Masker, di masa pandemi, bahkan sempat menjadi alibi nasional.
Ngupil menjadi lebih berani. Lebih bebas. Lebih percaya diri. Kita seolah berkata, “Akhirnya ada ruang aman.” Ini bukan kemunduran moral. Ini adaptasi budaya.
Dan dari situ kita belajar satu hal penting:
bangsa ini sangat pandai beradaptasi, tapi kurang disiplin dalam konsistensi.
Kita bisa menyesuaikan diri dengan situasi apa pun. Tapi soal kebiasaan kecil yang benar, kita sering menunda. Kita lebih nyaman dengan kompromi kecil daripada perubahan besar.
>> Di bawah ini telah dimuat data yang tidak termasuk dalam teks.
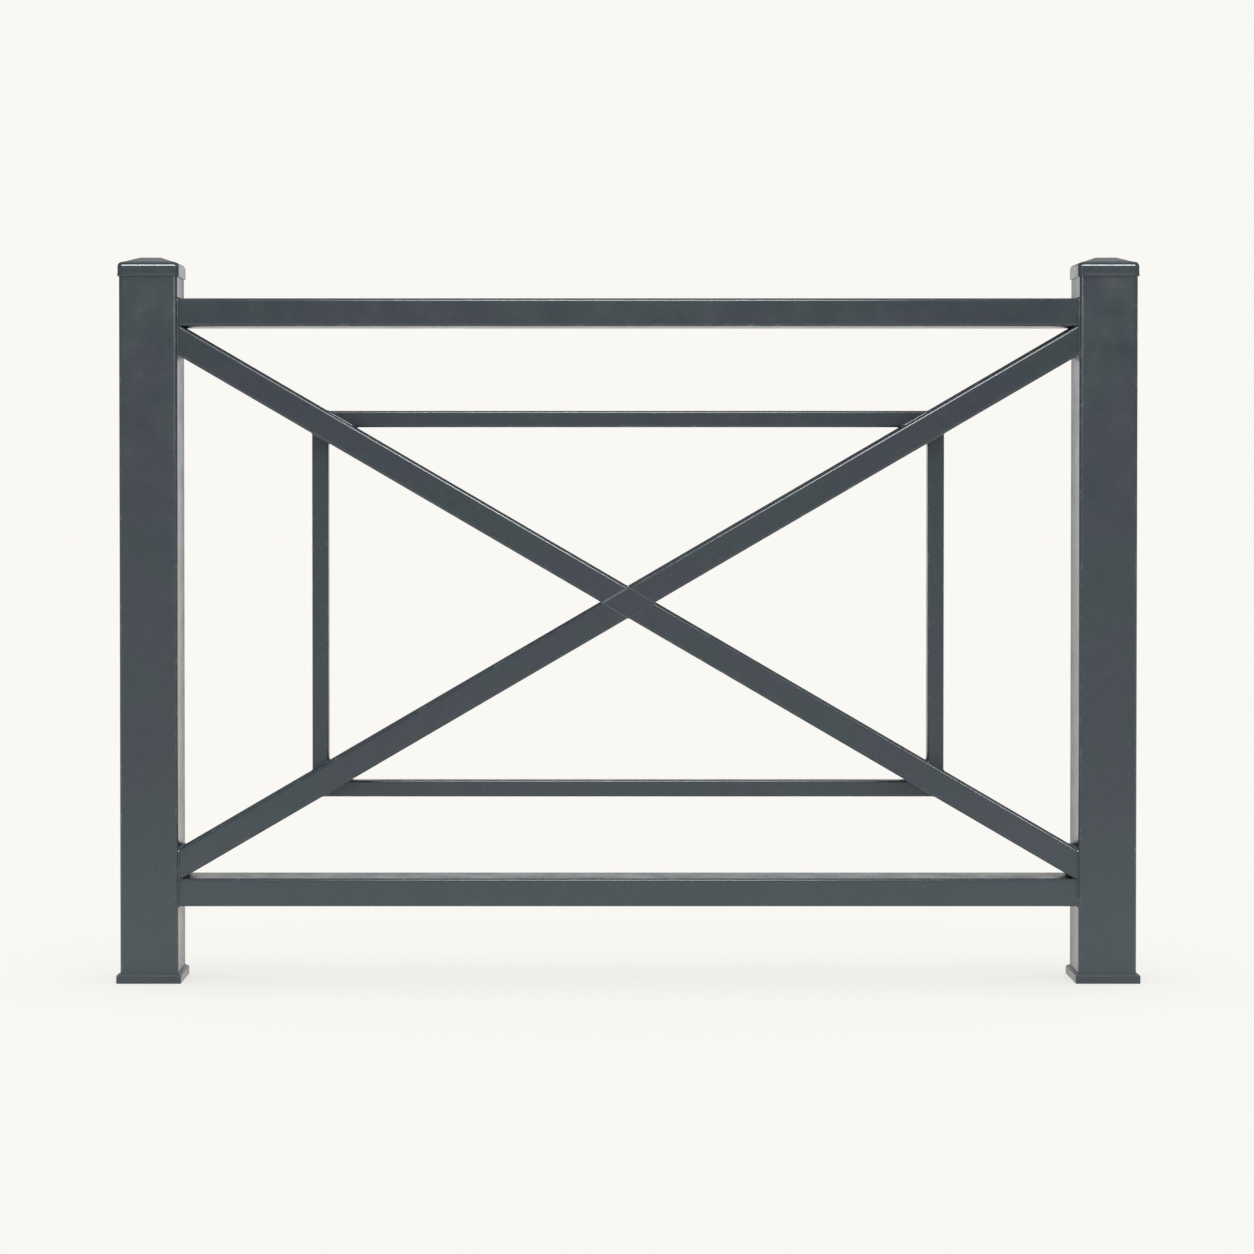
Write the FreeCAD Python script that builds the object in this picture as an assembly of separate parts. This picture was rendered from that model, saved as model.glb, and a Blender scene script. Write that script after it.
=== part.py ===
import FreeCAD, Part
import math
import os

# Pedestrian guard railing: two capped square posts, a top and a bottom rail, two crossed
# braces and a slimmer inner frame. All sizes are in millimetres. The origin is the centre
# of the left post's foot, +X runs along the railing to the right post and +Z is up.

# Overall layout
overall_length = 1400.0
overall_height = 1000.0

# Square tube posts
post_width = 80.0
post_wall = 3.0
post_corner_radius = 6.0

# Moulded post caps
cap_wall = 2.2
cap_fit_clearance = 0.3
cap_skirt_height = 17.0
cap_rise = 10.5
cap_flat_width = 29.0
cap_shoulder_radius = 4.5
cap_lip_chamfer = 1.2
cap_roof_thickness = 3.0
cap_plug_wall = 2.0
cap_plug_depth = 14.0

# Ground collars around the posts
collar_wall = 4.2
collar_fit_clearance = 0.3
collar_height = 14.2
collar_corner_radius = 1.2
collar_bevel_width = 3.9
collar_bevel_height = 3.9

# Top and bottom rails, rectangular tube
rail_height = 38.5
rail_depth = 70.0
rail_wall = 2.5
rail_corner_radius = 4.0
top_rail_drop = 57.2
bottom_rail_ground_gap = 105.0

# Crossed braces, flush with the rails at the front and back
brace_width = 36.5
brace_wall = 2.5
brace_corner_radius = 4.0
brace_rail_lap = 5.0

# Inner frame of slim square tube, centred in the depth of the braces
inner_bar_width = 22.5
inner_bar_depth = 22.5
inner_bar_wall = 1.5
inner_bar_corner_radius = 3.0
inner_side_gap = 194.0
inner_top_drop = 127.0
inner_bottom_rise = 122.0

# Fillet weld beads
post_weld_leg = 2.3
inner_weld_leg = 2.1
crossing_weld_leg = 1.4
weld_crest = 0.4
weld_corner_chords = 3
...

Ngupil mengajarkan kita tentang kontradiksi itu.
Tentang bagaimana kita peduli kebersihan, tapi masih suka jalan pintas. Tentang bagaimana kita tahu etika, tapi sering mencari celah. Tentang bagaimana kita jujur pada diri sendiri, tapi tidak selalu bertanggung jawab pada ruang bersama.
Namun, jangan buru-buru menghakimi.
Karena justru di pengakuan dosa kolektif inilah ada harapan.
Bangsa yang bisa menertawakan kebiasaan kotornya sendiri adalah bangsa yang masih punya refleksi. Kita belum kebal kritik. Kita belum sepenuhnya munafik. Kita masih bisa bercermin, meski cerminnya agak buram.
Ngupil bukan kebanggaan.
Tapi ia adalah pengingat.
Bahwa peradaban tidak dibangun hanya dari pidato besar dan slogan moral. Ia dibangun dari kebiasaan kecil yang sering dianggap sepele. Dari cara kita memperlakukan hal yang tidak terlihat. Dari pilihan sederhana saat tidak ada yang memperhatikan.
Dan mungkin, suatu hari nanti,
revolusi mental bangsa ini benar-benar dimulai
bukan dari seminar,
bukan dari baliho,
tapi dari satu keputusan kecil:
ambil, buang dengan benar, lalu selesai.